STG (and IGH)- Thanks re the CD- looking forward to hearing about it.

I know exactly what you mean about becoming invisible at 50- I have a mere 18 months to go! I too have decided to 'adapt' GR to a certain extent: I, like you, do feel that my appearance to others is important (though I tried to kid myself it wasn't!). It's perhaps not the most important thing, but of course, for many if not the vast majority of us, our self-esteem is tied up with how we're 'reacted to' by others.

Also, if one has a lot of excess weight on board, our society will villify and humiliate you, so losing that weight and appearing more 'normal' would bosst your self-esteem, wouldn't it?!
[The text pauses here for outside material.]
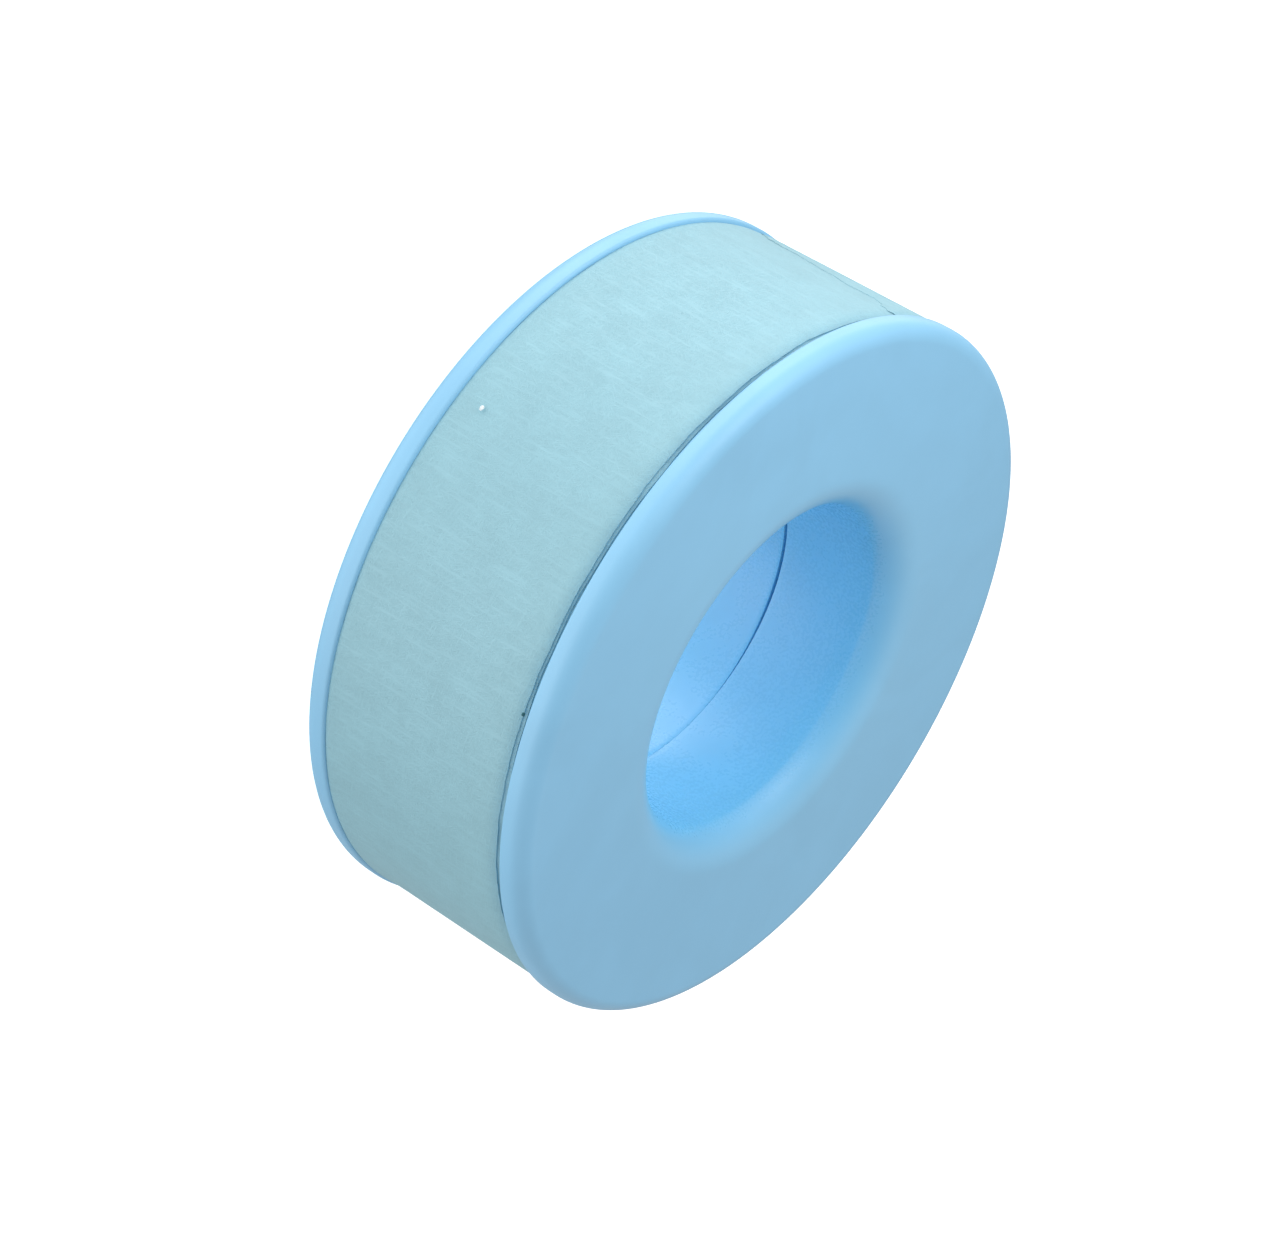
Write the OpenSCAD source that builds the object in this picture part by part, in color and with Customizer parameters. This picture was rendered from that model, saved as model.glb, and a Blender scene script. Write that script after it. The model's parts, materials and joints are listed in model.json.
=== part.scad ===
// Flanged tape spool in two halves, carrying a roll of soft non-woven tape on a card core.
// The spool lies on its rear flange: Z = 0 is that flange's outer face, and +Z runs along the
// bore towards the front half. The roll turns on the hub, and the front half pulls off along +Z.

/* [Flanges] */
// Outside diameter of both flanges
flange_d = 44; // [44:0.2:50]
// Width over both flanges
spool_w = 16.5; // [16.5:0.1:18]
// Thickness of each flange
flange_t = 1.65; // [1.5:0.05:1.7]
// Radius of the round on a flange's outer edge
edge_r = 1; // [0.4:0.1:1.1]
// Radius of the small round on a flange's inner edge
lip_r = 0.2; // [0.1:0.05:0.3]

/* [Hub] */
// Diameter of the bore
bore_d = 20.6; // [19:0.1:20.6]
// How far the flared mouth reaches outwards from the bore wall
mouth_w = 2.4; // [1:0.1:2.8]
// Depth of the flared mouth below the flange's face
mouth_depth = 1.8; // [1.2:0.1:2]
// Radial clearance between the hub and the roll's core
hub_clear = 0.05; // [0.02:0.01:0.1]
// Width of the fine seam that shows inside the bore
seam_gap = 0.2; // [0.1:0.05:0.4]
// Depth of the lap joint between the halves
lap_depth = 2.8; // [2.4:0.1:4]
// Wall of the spigot that the front half's sleeve slides over
spigot_t = 1.1; // [0.9:0.05:1.2]
// Radial clearance in the lap joint
lap_clear = 0.03; // [0.02:0.01:0.1]
// Number of keys that stop the halves turning against each other
key_count = 3; // [2:1:6]
// Width of each key
key_w = 2; // [1.5:0.1:3]
// Height of each key
key_h = 1.8; // [1:0.1:2]

/* [Tape roll] */
// Inside diameter of the card core
core_bore_d = 25.4; // [25.4:0.1:26]
// Wall of the card core
core_t = 1.5; // [1:0.1:2.5]
// Width of the tape
tape_w = 12.7; // [12:0.1:12.7]
// Gap between the tape's edge and the rear flange
rear_gap = 0.05; // [0.05:0.05:0.3]
// Thickness of the tape
tape_t = 0.15; // [0.12:0.01:0.25]
// Diameter of the full roll over its loose end
roll_d = 43.9; // [38:0.1:43.9]
// Direction of the loose end, counted round the axis from +X
tail_end_a = 196; // [0:1:359]
// How much of the roll the loose end covers, in degrees
tail_a = 35; // [20:1:60]

/* [Hidden] */
$fn = 96;
SPOOL_BLUE = [0.56, 0.77, 0.90];
TAPE_BLUE = [0.66, 0.83, 0.89];
CARD = [0.84, 0.80, 0.72];

flange_r = flange_d / 2;
bore_r = bore_d / 2;
mid_z = spool_w / 2;
core_r = core_bore_d / 2;
hub_r = core_r - hub_clear;
spigot_r = bore_r + spigot_t;
shoulder_z = mid_z - lap_depth;
lead_in = 0.2;
key_clear = 0.05;
// The mouth's round meets the face smoothly and the bore wall at a slight crease.
mouth_r = (mouth_w * mouth_w + mouth_depth * mouth_depth) / (2 * mouth_depth);
cut = 1;

core_outer_r = core_r + core_t;
tape_z = flange_t + rear_gap;
wrap_clear = 0.02;
pitch = tape_t + wrap_clear;
// The outer wrap is the last full turn, and its end lies a little past its own start.
end_overlap_a = 8;
wrap_end_a = 360 + end_overlap_a;
wrap_inner_r = roll_d / 2 - tape_t - pitch * wrap_end_a / 360;
wrap_start_dir = tail_end_a - wrap_end_a;
tail_root_a = wrap_end_a - tail_a;
end_face_a = 0.12;
spiral_step_a = 3;

// ---- flanged halves ----

// Half section of a flange, X from the axis and Y from its outer face inwards
module flange_section() {
    translate([bore_r, 0]) square([flange_r - edge_r - bore_r, flange_t]);
    translate([bore_r, edge_r]) square([flange_r - lip_r - bore_r, flange_t - edge_r]);
    translate([bore_r, edge_r]) square([flange_r - bore_r, flange_t - edge_r - lip_r]);
    translate([flange_r - lip_r, flange_t - lip_r]) circle(r = lip_r);
    intersection() {
        translate([flange_r - edge_r, edge_r]) circle(r = edge_r);
        translate([bore_r, 0]) square([flange_r, edge_r]);
    }
}

// What the flared mouth takes away from the corner between the face and the bore
module mouth_cutter() {
    difference() {
        translate([bore_r - cut, -cut]) square([mouth_w + cut, mouth_depth + cut]);
        translate([bore_r + mouth_w, mouth_r]) circle(r = mouth_r);
    }
}

// Straight hub wall from inside the flange up to a given height
module hub_section(inner_r, outer_r, top) {
    translate([inner_r, 0]) square([outer_r - inner_r, top]);
}

// One sector block across the hub wall for each key
module key_blocks(width, z0, z1) {
    for (i = [0 : key_count - 1])
        rotate(i * 360 / key_count)
            translate([spigot_r - spigot_t / 2, -width / 2, z0])
                cube([hub_r, width, z1 - z0]);
}

module rear_half() {
    spigot_top = mid_z - seam_gap / 2;
    color(SPOOL_BLUE) {
        rotate_extrude()
            difference() {
                union() {
                    flange_section();
                    hub_section(bore_r, hub_r, shoulder_z);
                    hub_section(bore_r, spigot_r - lead_in, spigot_top);
                    polygon([
                        [spigot_r - lead_in, shoulder_z], [spigot_r, shoulder_z],
                        [spigot_r, spigot_top - lead_in], [spigot_r - lead_in, spigot_top]
                    ]);
                }
                mouth_cutter();
            }
        intersection() {
            key_blocks(key_w, shoulder_z - key_clear, shoulder_z + key_h);
            rotate_extrude() hub_section(spigot_r - lead_in, hub_r, mid_z);
        }
    }
}

module front_half() {
    sleeve_r = spigot_r + lap_clear;
    seam_top = mid_z + seam_gap / 2;
    color(SPOOL_BLUE)
        translate([0, 0, spool_w]) mirror([0, 0, 1])
            difference() {
                rotate_extrude()
                    difference() {
                        union() {
                            flange_section();
                            hub_section(bore_r, hub_r, spool_w - seam_top);
                            hub_section(sleeve_r, hub_r, spool_w - shoulder_z);
                        }
                        mouth_cutter();
                    }
                translate([0, 0, spool_w]) mirror([0, 0, 1])
                    key_blocks(key_w + 2 * key_clear, shoulder_z - cut,
                               shoulder_z + key_h + key_clear);
            }
}

// ---- tape roll ----

module tape_core() {
    color(CARD)
        translate([0, 0, tape_z])
            rotate_extrude() translate([core_r, 0]) square([core_t, tape_w]);
}

// Inner radius of the outer wrap, a degrees on from its start
function wrap_r(a) = wrap_inner_r + pitch * a / 360;

// Point on the spiral, r from the axis and a degrees on from the outer wrap's start
function on_spiral(r, a) = r * [cos(wrap_start_dir + a), sin(wrap_start_dir + a)];

// Outline of a stretch of tape along the spiral, from a0 to a1 degrees
function tape_outline(a0, a1) =
    let (n = ceil((a1 - a0) / spiral_step_a), da = (a1 - a0) / n)
    concat(
        [for (i = [0 : n]) on_spiral(wrap_r(a0 + i * da) + tape_t, a0 + i * da)],
        [for (i = [n : -1 : 0]) on_spiral(wrap_r(a0 + i * da), a0 + i * da)]
    );

// The wound turns below the outer wrap, with the step where that wrap carries on from them
module tape_winding() {
    turns = [for (a = [0 : spiral_step_a : 360]) on_spiral(wrap_r(a) - wrap_clear, a)];
    color(TAPE_BLUE)
        translate([0, 0, tape_z])
            linear_extrude(height = tape_w)
                difference() {
                    polygon(turns);
                    circle(r = core_outer_r);
                }
}

module tape_outer_wrap() {
    color(TAPE_BLUE)
        translate([0, 0, tape_z])
            linear_extrude(height = tape_w)
                polygon(tape_outline(end_face_a, tail_root_a - end_face_a));
}

// The loose end, which peels away about its root
module tape_tail() {
    color(TAPE_BLUE)
        translate([0, 0, tape_z])
            linear_extrude(height = tape_w)
                polygon(tape_outline(tail_root_a, wrap_end_a));
}

rear_half();
front_half();
tape_core();
tape_winding();
tape_outer_wrap();
tape_tail();
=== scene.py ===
import json
import math

import bmesh
import bpy
from mathutils import Matrix, Vector, noise


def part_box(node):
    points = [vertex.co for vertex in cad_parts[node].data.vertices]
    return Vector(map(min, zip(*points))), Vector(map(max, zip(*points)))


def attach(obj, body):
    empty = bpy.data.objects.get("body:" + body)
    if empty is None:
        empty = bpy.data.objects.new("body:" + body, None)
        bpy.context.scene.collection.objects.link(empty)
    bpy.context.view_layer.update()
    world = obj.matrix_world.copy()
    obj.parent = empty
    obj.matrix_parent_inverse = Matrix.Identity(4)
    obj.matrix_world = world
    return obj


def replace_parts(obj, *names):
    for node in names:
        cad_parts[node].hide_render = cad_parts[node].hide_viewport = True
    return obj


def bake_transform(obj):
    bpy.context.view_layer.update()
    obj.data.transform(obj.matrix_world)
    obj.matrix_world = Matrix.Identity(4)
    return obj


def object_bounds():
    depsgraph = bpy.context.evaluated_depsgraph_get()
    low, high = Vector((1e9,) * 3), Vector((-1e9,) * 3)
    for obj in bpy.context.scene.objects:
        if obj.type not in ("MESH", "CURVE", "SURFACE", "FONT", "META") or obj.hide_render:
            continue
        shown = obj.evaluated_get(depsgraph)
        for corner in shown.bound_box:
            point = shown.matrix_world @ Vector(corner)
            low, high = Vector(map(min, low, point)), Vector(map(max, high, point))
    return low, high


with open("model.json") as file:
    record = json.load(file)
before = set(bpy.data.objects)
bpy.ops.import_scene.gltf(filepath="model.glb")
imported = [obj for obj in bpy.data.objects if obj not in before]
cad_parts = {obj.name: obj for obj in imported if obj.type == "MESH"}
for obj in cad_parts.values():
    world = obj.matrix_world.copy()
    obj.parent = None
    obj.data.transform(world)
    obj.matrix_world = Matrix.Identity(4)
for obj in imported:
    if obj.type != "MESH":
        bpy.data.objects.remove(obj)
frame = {"record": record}
cad_low, cad_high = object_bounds()

MM = 0.001
DEG = math.radians(1)

# ---- sizes, in metres, from the frame ----

FLANGE_R = cad_high.x
SPOOL_W = cad_high.z
MID_Z = SPOOL_W / 2
mounts = {mount["name"]: mount for mount in frame["record"]["mounts"]}
BORE_R = mounts["spindle_bore"]["dims"]["r_mm"] * MM
TAPE_Z0, TAPE_Z1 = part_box("tape_core")[0].z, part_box("tape_core")[1].z
CORE_OUTER_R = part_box("tape_core")[1].x
SPIGOT_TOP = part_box("rear_half")[1].z
SHOULDER_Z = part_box("front_half")[0].z

# The rest of the moulding's half section
FLANGE_T = 1.65 * MM
EDGE_R = 1.0 * MM
LIP_R = 0.2 * MM
MOUTH_W = 2.4 * MM
MOUTH_DEPTH = 1.8 * MM
MOUTH_R = (MOUTH_W ** 2 + MOUTH_DEPTH ** 2) / (2 * MOUTH_DEPTH)
CORE_T = 1.5 * MM
CORE_R = CORE_OUTER_R - CORE_T
HUB_CLEAR = 0.05 * MM
HUB_R = CORE_R - HUB_CLEAR
SPIGOT_T = 1.1 * MM
SPIGOT_R = BORE_R + SPIGOT_T
LAP_CLEAR = 0.03 * MM
SLEEVE_R = SPIGOT_R + LAP_CLEAR
SEAM_TOP = SPOOL_W - SPIGOT_TOP
LEAD_IN = 0.2 * MM
KEY_COUNT = 3
KEY_W = 2.0 * MM
KEY_TOP = SHOULDER_Z + 1.8 * MM
KEY_CLEAR = 0.05 * MM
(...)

Glad you are feeling a bit more upbeat and hope today went well! I confess to a good day: DS2 aquitted himself well in the school concert, I managed to lay a line of cobbles between the showers (yes, I know, my life is all glamour!) and I have reacher Weight Target One (1 stone lost in 5 1/2 weeks); so now I have to not weigh more than weekly. Friday is my new day. I am hoping that, if I can keep this up (and I am convincing myself there's no reason why I can't...) I will be able to go to a 2 weekly weigh-in, trusting my body to show me I'm regaining control of it.

To date, as I may have already said earlier either on this thread or one of the others we meet on, I have to say that I am not good at recognising weightloss in myself. I took ages to realise that my tummy isn't overhanging as much as it was, my underwear doesn't roll down my bump in quite the way it did, and I'm most definitely on a hole less in belt size!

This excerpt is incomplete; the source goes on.